Rudin Real & Complex Analysis Thm 3.14

Question

In the proof, the author claims that by Lusin's theorem, $g(x) = s(x)$ except on a set of measure $< \epsilon$ and $|g| \leq \|s\|_\infty$, ($g(x) \in C_c(X)$, $s(x)$ simple and $\mu(\{x:s(x) \neq 0\}) < \infty$)). I don't understand how he can go from $|g| \leq \sup_X |s|$ to $|g| \leq \|s\|_\infty$ without any justification, because from what I understand $\sup_X |s|$ isn't necessarily equal to $\|s\|_\infty$ (suppose $s(x) := \chi_A$ where $\mu(A) = 0$ for example). I guess you can modify the proof of Lusin's to replace $\sup_X |s|$ with $\|s\|_\infty$, but then again I don't even understand why it's necessary to use $\|s\|_\infty$ here because $\sup_X |s|$ would've done exactly the same job in the proof.

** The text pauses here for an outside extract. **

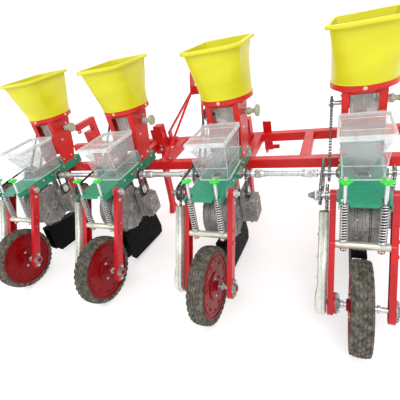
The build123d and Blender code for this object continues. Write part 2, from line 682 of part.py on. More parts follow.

I guess what I'm asking is am I missing something major here?

Answer 1

In probability and measure theory almost (no pun intended) any purpose served by a simple function can be served equally well by a simple function whose supremum (which in the case of simple functions, is equal to its maximum) is equal to its essential supremum.

(The essential supremum of a measurable function $f$ on a domain $X$ is the smallest number $c$ for which the measure of $\{x\in X : f(x)>c\}$ is zero.)

Thus if Rudin's proof has a gap, you can fill it in in that way.

(OK, the pun may have been slightly intended.)